__Your task__: Copy all lines holding the word "imported" from the entries.

— Start —

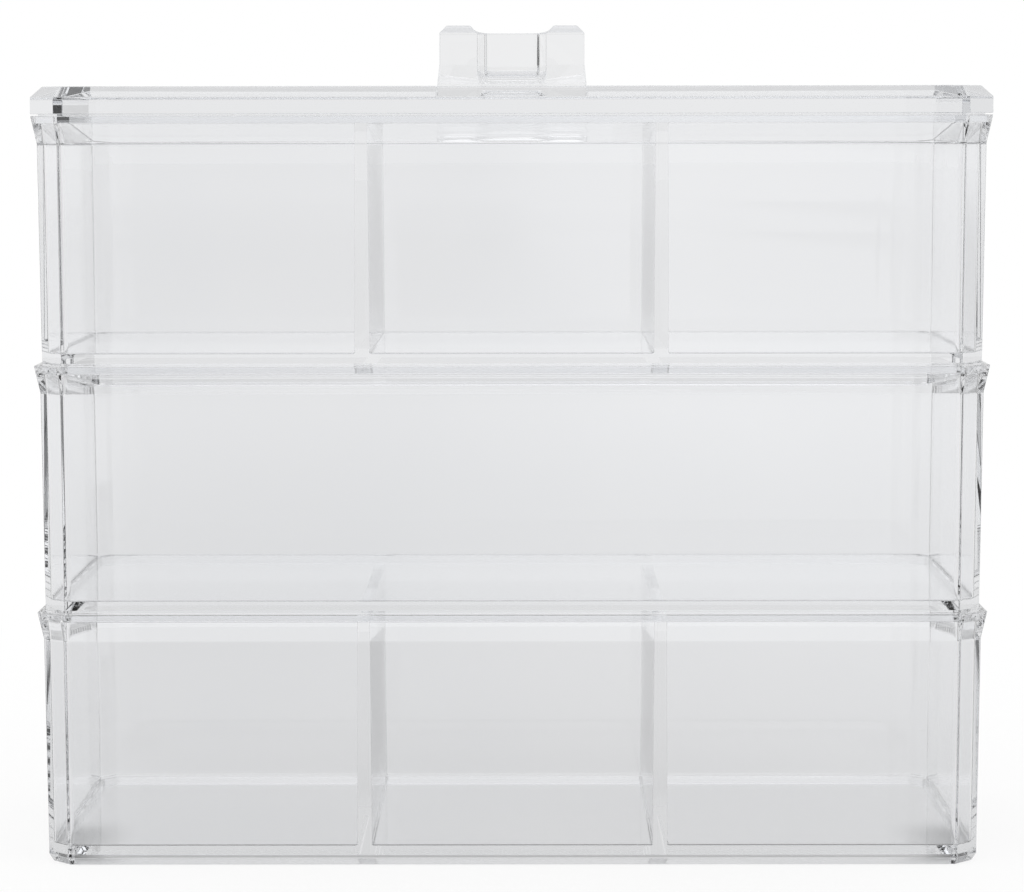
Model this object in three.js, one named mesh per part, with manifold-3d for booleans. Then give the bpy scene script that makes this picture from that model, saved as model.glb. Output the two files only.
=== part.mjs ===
import * as THREE from 'three';
import { mergeVertices } from 'three/addons/utils/BufferGeometryUtils.js';
import Module from 'manifold-3d';

const wasm = await Module();
wasm.setup();

// Stacking box in clear plastic: three nesting trays, a thick bevelled lid and a grip.
// Millimetres, +Z up, front towards -Y, origin in the middle of the underside.

// Whole box
const boxLength = 240;            // over the rims, left to right
const boxDepth = 104;             // over the rims, front to back
const trayCount = 3;
const runningGap = 0.3;           // between pieces that lift apart
const bondGap = 0.1;              // bond line where a plate is fixed to a drafted wall

// Tray
const trayHeight = 64.2;
const wallThickness = 2.5;
const floorThickness = 2.4;
const rimFlareOut = 1.5;          // how far the collar leans out at the rim
const rimFlareHeight = 7;
const rimLipWidth = 1.2;          // lip round the seat of the tray or lid above
const rimEdgeRadius = 0.35;
const seatDepth = 1.8;            // from the rim down to the ledge that carries what stands on it
const wallDraft = 0.5;            // how far the wall leans in from the collar to the foot
const footHeight = 2;
const footTaper = 1.2;            // the foot draws in so that it drops into the collar below
const footRimWidth = 2.3;
const footRecess = 2.4;           // hollow under the floor, inside the foot
const floorFillet = 1.2;
const wallChamferWidth = 5.7;     // 45 degree cut of the vertical corners, along each outside face
const outerEdgeRadius = 0.6;
const innerEdgeRadius = 1;

// Divider plates
const dividerSpacing = 74.8;      // from the middle of one plate to the middle of the other
const dividerThickness = 3;       // at the top edge
const dividerDraft = 0.3;         // how far each face leans out down to the floor
const dividerTopDrop = 0.4;       // below the ledge, clear of the lid and of the tray above
const dividerEndFlare = 1;        // fillet where a plate meets wall and floor

// Lid
const lidThickness = 6.85;
const lidEdgeBevelIn = 2.9;
const lidEdgeBevelDown = 2.7;
const lidShadowGap = 0.4;         // left open between the rim and the lid's overhang

// Grip
const gripLength = 37.8;
const gripDepth = 14;
const gripHeight = 16.2;
const gripBlockLength = 9.9;
const gripTopBevelIn = 1.9;
const gripTopBevelDown = 2;
const gripToeOut = 0.5;           // the blocks spread a little towards the lid
const gripToeHeight = 6;
const gripWebThickness = 6;
const gripScoopRadius = 3.4;      // finger hollow, where the web runs out to the lid
const gripScoopCorner = 2;        // finger hollow, in plan, beside the blocks
const gripWebFoot = 1.2;          // solid edge under the finger hollow
const cutOverrun = 1;             // tools run this far past what they cut

// Facets
const cornerSteps = 2;
const filletSteps = 3;
const scoopSteps = 6;

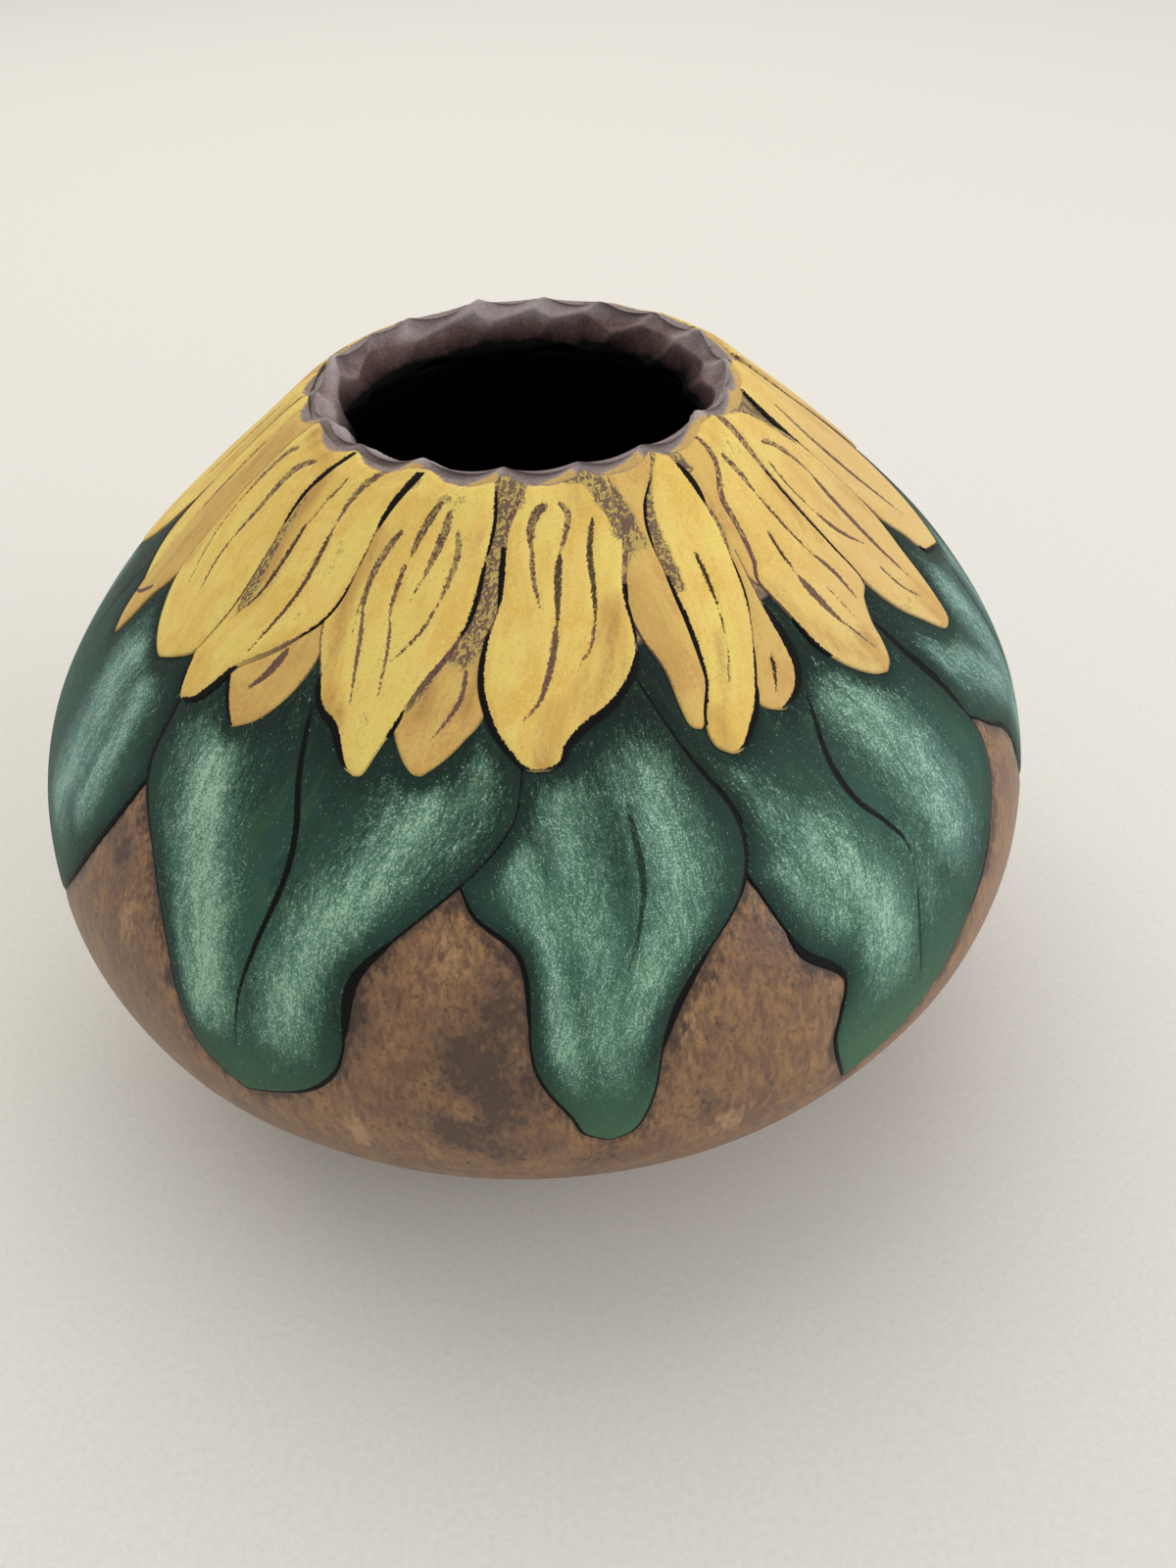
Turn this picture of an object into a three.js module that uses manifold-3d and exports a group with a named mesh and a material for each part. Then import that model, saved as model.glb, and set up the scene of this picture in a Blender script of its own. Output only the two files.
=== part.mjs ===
import * as THREE from 'three';
import { mergeVertices } from 'three/addons/utils/BufferGeometryUtils.js';
import Module from 'manifold-3d';

const wasm = await Module();
wasm.setup();

// Driving sizes in millimetres, slopes in degrees
const bellyRadius = 85;
const footRadius = 30;
const lowerDepth = 57.2;
const shoulderHeight = 70.3;
const bellyHandle = 27.8;
const mouthHandle = 41.5;
const mouthSlope = 40.4;
const mouthRadius = 32.1;
const mouthLean = 2.05;

const wallThickness = 6;
const floorThickness = 5.5;
const rimDepth = 8.5;
const rimRise = 1.0;
const rimCutIn = 5.6;
const rimOverhang = 2.2;
const crestInset = 0.85;
const rimFacets = 30;
const rimScallops = 15;
const facetHollow = 0.6;
const scallopDip = 0.9;

const seatGap = 0.3;
const coatGap = 0.35;
const coatThickness = 0.7;
const liningThickness = 0.8;
const grooveWidth = 1.0;
const rimGroove = 0.9;

// Heights that follow from the driving sizes
const bellyHeight = lowerDepth * Math.sqrt( 1 - ( footRadius / bellyRadius ) ** 2 );
const mouthHeight = bellyHeight + shoulderHeight;

// Mesh density
const turns = 54;
const liningTurns = 32;
const outerRows = 23;
const innerRows = 14;
const outlineStep = 4;
const fieldStep = 7.5;
const fieldTolerance = 0.06;

// Painted outlines were read on a side this long, from the mouth down to the foot
const drawnSide = 173.6;
const degreeStep = 1.3;

// The side of the gourd, from the mouth down over the belly to the edge of the foot
const slope = THREE.MathUtils.degToRad( mouthSlope );
const mouth = new THREE.Vector2( mouthRadius, mouthHeight );
const belly = new THREE.Vector2( bellyRadius, bellyHeight );
const side = new THREE.CurvePath();
side.add( new THREE.CubicBezierCurve(
	mouth,
	new THREE.Vector2( mouth.x + mouthHandle * Math.cos( slope ), mouth.y - mouthHandle * Math.sin( slope ) ),
	new THREE.Vector2( belly.x, belly.y + bellyHandle ),
	belly
) );
const footAngle = - Math.acos( footRadius / bellyRadius );
side.add( new THREE.EllipseCurve( 0, bellyHeight, bellyRadius, lowerDepth, 0, footAngle, true ) );
const sideLength = side.getLength();
const sideScale = sideLength / drawnSide;

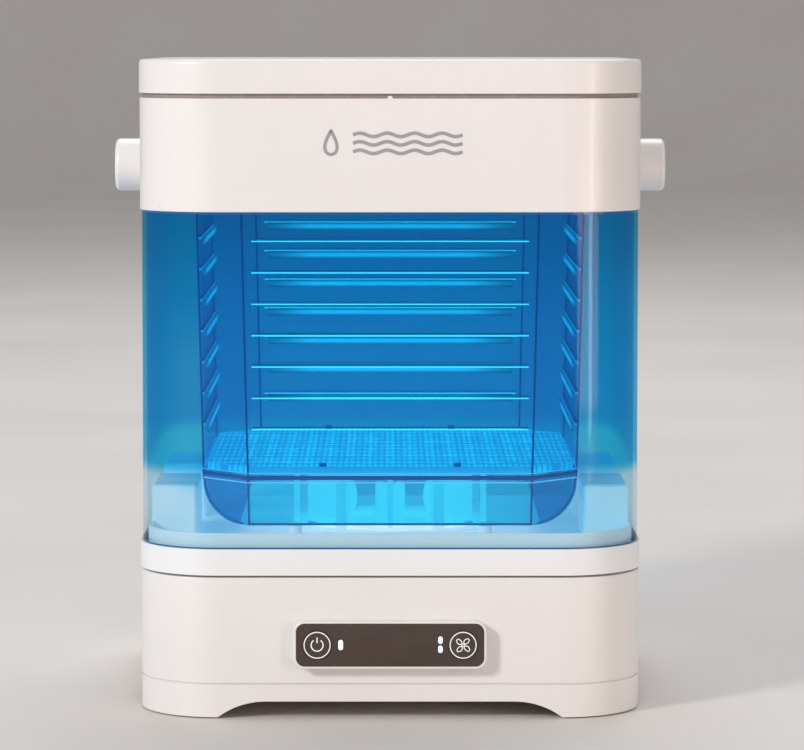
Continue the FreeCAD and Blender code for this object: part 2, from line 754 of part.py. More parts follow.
def make_grip():
    """Sleeve on the cross bar."""
    end = bail_point(BAIL_REACH)
    half = GRIP_HALF
    sleeve = Part.makeCylinder(BAR_R + 2.0, 2 * half, V(-half, end.y, end.z), V(1, 0, 0))
    return sleeve.cut(Part.makeCylinder(BAR_R, 2 * half + 2, V(-half - 1, end.y, end.z), V(1, 0, 0)))


os.makedirs("parts", exist_ok=True)

write("base_pan", make_base_pan())
write("rubber_feet", make_feet())
write("base_screws", make_base_screws())
write("base_shell", make_base_shell())
write("panel_pod", make_pod())
write("panel_fascia", make_fascia())
write("panel_lamps", make_lamps())
write("key_board", make_key_board())
write("power_key", make_key(-1))
write("fan_key", make_key(1))
write("motor", make_motor())
write("motor_plate", make_motor_plate())
write("motor_pillars", make_motor_pillars())
write("magnet_wheel", make_carrier())
write("drive_magnets", make_drive_magnets())
write("main_board", make_main_board())
write("board_parts", make_board_parts())
write("dc_socket", make_dc_socket())
write("tray", make_tray())
write("tank_wall", make_tank_wall())
write("tray_seal", make_tray_seal())
write("band_seal", make_band_seal())
write("band", make_band())
write("pivot_screws", make_pivot_screws())
write("impeller_pin", make_impeller_pin())
write("impeller_cage", make_cage())
write("cage_screws", make_cage_screws())
write("badge", make_badge())
write("impeller", make_impeller())
write("impeller_magnets", make_impeller_magnets())
write("impeller_bush", make_bush())
write("basket", make_basket())
write("basket_skirt", make_basket_skirt())
write("basket_rim", make_basket_rim())
write("basket_floor", make_basket_floor())
write("floor_pegs", make_floor_pegs())
write("lid", make_lid())
write("lid_seal", make_lid_seal())
write("bail", make_bail())
write("hub_caps", make_hub_caps())
write("bail_grip", make_grip())
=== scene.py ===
import math

import bmesh
import bpy
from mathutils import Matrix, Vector


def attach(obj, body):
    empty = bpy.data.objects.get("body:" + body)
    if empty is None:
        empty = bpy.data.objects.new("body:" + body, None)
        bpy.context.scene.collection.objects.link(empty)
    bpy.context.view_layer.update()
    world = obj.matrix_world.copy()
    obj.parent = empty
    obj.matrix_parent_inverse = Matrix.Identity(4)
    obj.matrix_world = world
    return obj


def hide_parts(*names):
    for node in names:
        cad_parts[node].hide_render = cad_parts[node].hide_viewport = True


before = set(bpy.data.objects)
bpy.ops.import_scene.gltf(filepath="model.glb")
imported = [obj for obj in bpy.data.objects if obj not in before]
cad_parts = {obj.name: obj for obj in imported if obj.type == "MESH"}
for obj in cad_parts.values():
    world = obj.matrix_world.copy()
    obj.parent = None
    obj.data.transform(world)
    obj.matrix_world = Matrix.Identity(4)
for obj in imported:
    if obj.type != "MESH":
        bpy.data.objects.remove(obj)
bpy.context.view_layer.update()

WHITE = (0.84, 0.82, 0.81, 1)
TRAY_WHITE = (0.86, 0.88, 0.90, 1)

# Sizes of the part that the finishes and detail pieces follow, in metres
BASKET_LOW, BASKET_TOP = 0.1063, 0.326
BASKET_LOW_HALF, BASKET_TOP_HALF = 0.109, 0.114  # half widths at those two heights
BASKET_FLAT = 0.087  # half length of a straight side at the top
SKIRT_ROUND = 0.023  # radius of the skirt's rounded ends
SLOT_FIRST, SLOT_PITCH, SLOT_COUNT = 0.1626, 0.0182, 7
SLOT_ROWS = [SLOT_FIRST + SLOT_PITCH * row for row in range(SLOT_COUNT)]
SLOT_HALF = 0.080
LIP_DEPTH = 0.0012  # half depth of a slot's lip
RIB_DROP = 0.0030  # a rib's middle lies this far below its slot
RIB_HALF = 0.0024
WALL_LINE = 0.0006  # half width of the basket's edge lines
KEY_X, KEY_Z, KEY_FACE = 0.0415, 0.0436, -0.1525
KEY_PRINT = (KEY_FACE - 0.00002, KEY_FACE + 0.0001)  # front and back of the print on the keys
BADGE_Z, BAND_FACE = 0.3286, -0.1448
BADGE_PRINT = (BAND_FACE - 0.00015, BAND_FACE + 0.0001)
PAINTED_GLOW_STRAIGHT, PAINTED_GLOW_RADIUS = 0.098, 0.0408  # rounded square of the painted glow inside the bucket
TANK_HALF, TANK_RADIUS = 0.14385, 0.0459  # outline of the clear wall
TANK_JOINTS = ((0.0972, 0.0982), (0.2882, 0.2896))  # heights where the wall meets ring and band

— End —

__Task solution__:
imported = [obj for obj in bpy.data.objects if obj not in before]
cad_parts = {obj.name: obj for obj in imported if obj.type == "MESH"}
for obj in imported:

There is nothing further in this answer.